Optimistic that the new technology will gain traction, the NFL players' union is hoping this alternative to drunken driving will reduce "DUI offenders in the league," reports Sports Illustrated.
Will an app be enough to cut down on DUI arrests and convictions in the league?
The NFL's new app is being offered in more than half of the NFL's cities as part of a partnership with Uber, a tech firm responsible for a private car-service app, reports The New York Times.
With this Uber-powered app, players can call a private car to pick them up with a few taps on a smartphone. The service is already being used by other pro sports teams including the San Francisco Giants, reports Sports Illustrated.
App-based car services like Uber have weathered tough legal times in California as they tend to conflict with existing taxi regulations. But the Golden State's Public Utilities Commission eventually gave the company the green light.
Unfortunately for players in Houston and Miami, similar fights over taxi regulations means the new app -- and the $200 offered as a credit for using it -- is sidelined in those cities, reports The New York Times.
With millions in fines being paid to the NFL for drunken driving offenses -- not to mention the deaths caused by player DUIs -- the NFLPA has every reason to want their members to reduce their DUI risk level.
Even without the Players Association's new app, there are other programs which can help NFL players and their fans get home safe and avoid a DUI.

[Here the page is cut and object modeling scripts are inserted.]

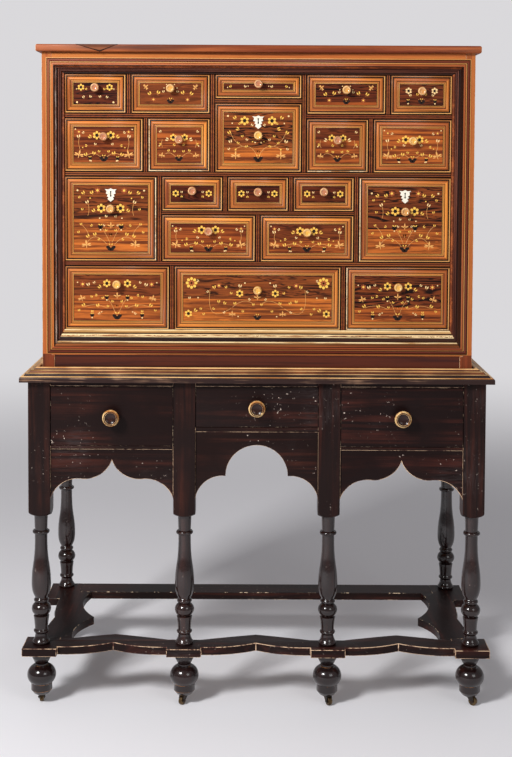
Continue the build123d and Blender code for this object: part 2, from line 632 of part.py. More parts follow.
def runner(drawer_x, outward, guide_width, z, back_y):
    """L-shaped runner: a ledge under a drawer's side and a guide beside it."""
    ledge_end = drawer_x - outward * RUNNER_WIDTH
    guide_end = drawer_x + outward * guide_width
    ledge = block(*sorted((ledge_end, guide_end)), POST_SIZE, back_y, z - RUNNER_THICKNESS, z)
    guide = block(*sorted((drawer_x, guide_end)), POST_SIZE, back_y, z, z + GUIDE_HEIGHT)
    return ledge + guide


def drawer_runners():
    """Runners for the stand's drawers: outer ones end at the rear posts, the rest at the back rail."""
    outer = LEG_X - POST_SIZE / 2
    inner = outer - 2 * BAY_HALF
    outer_guide = SIDE_PANEL_X - outer
    inner_guide = POST_SIZE / 2
    right = [
        runner(outer, 1, outer_guide, SIDE_DRAWER_BOTTOM_Z, REAR_LEG_Y - POST_SIZE / 2),
        runner(inner, -1, inner_guide, SIDE_DRAWER_BOTTOM_Z, BACK_RAIL_Y),
        runner(BAY_HALF, 1, inner_guide, CENTRE_DRAWER_BOTTOM_Z, BACK_RAIL_Y),
    ]
    return [copy for piece in right for copy in mirrored(piece)]


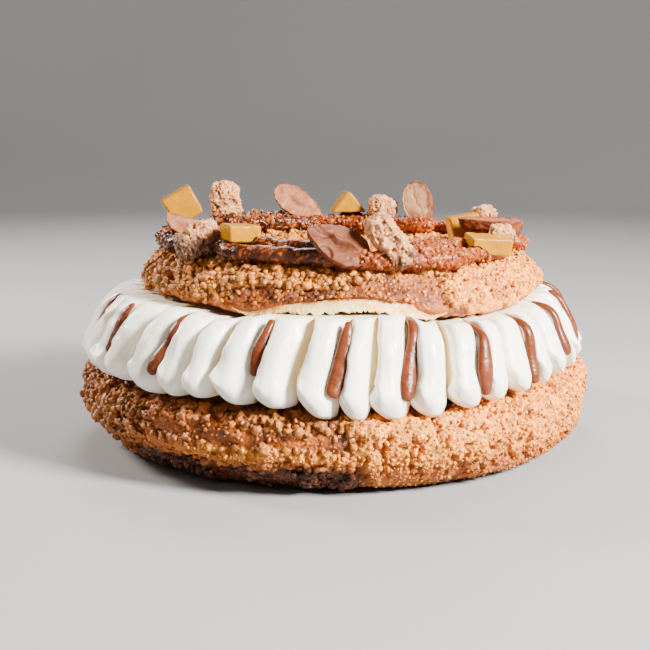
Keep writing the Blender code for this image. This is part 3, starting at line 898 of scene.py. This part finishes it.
class PASTRY_OT_flap(bpy.types.Operator):
    """Hangs the torn, pale skin of the choux under the front of the top half"""

    bl_idname = "pastry.flap"
    bl_label = "Torn edge"

    def execute(self, context):
        deselect()
        columns, rows = FLAP_GRID
        bpy.ops.mesh.primitive_grid_add(x_subdivisions=columns, y_subdivisions=rows, size=1)
        flap = bpy.context.object
        toast_and_shade = []
        for vertex in flap.data.vertices:
            along, down = vertex.co.x + 0.5, 0.5 - vertex.co.y
            angle = FLAP_START + (FLAP_END - FLAP_START) * along
            ends = between(along, 0.0, 0.15) * between(1 - along, 0.0, 0.15)
            wide = between(angle, -16, -7) * (1 - between(angle, 17, 27))
            ragged = 1.1 * noise.noise((angle / 1.9, 3.0, 0.0)) + 0.7 * noise.noise((angle / 0.5, 9.0, 0.0))
            drop = (2.2 + 1.5 * wide + 0.7 * noise.noise((angle / 5.0, 1.0, 0.0))) * down + ragged * down**4
            curl = 0.0020 * down * (0.9 + 0.5 * noise.noise((angle / 7.0, 2.0 * down, 1.0)))
            level = LID_LOW + 0.0024 + rim_wave(angle)
            place = on_ring(angle, FLAP_RADIUS + 0.0007 * ends + curl, level - drop * MM * ends)
            place.x += LID_CENTRE
            vertex.co = place + noise.noise_vector(place / 0.009) * 0.0004
            toast_and_shade.append(0.95 * (1 - down) ** 2 + 0.5 * hump(angle, 19, 6) + 0.5 * (1 - wide))
        store(flap.data, "toast_and_shade", toast_and_shade)
        finish_modifier(flap, "SOLIDIFY", thickness=sizes().flap_thickness, offset=0.0)
        settle(flap, "torn_edge", flap_finish(look()))
        return {"FINISHED"}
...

For example, DUI checkpoint apps are not only legal but may actually deter drunken driving by informing users of the location of DUI checkpoints. These apps may not be available for iPhones, however.
Players may even be able to gauge their sobriety by using a smartphone Breathalyzer -- a keychain-sized device that attaches to a smartphone and gives a blood alcohol reading through an included app.
Hopefully the NFLPA's new app (and others) will capture the attention of the phone-obsessed younger generation of players, making a ride home more convenient than a DUI.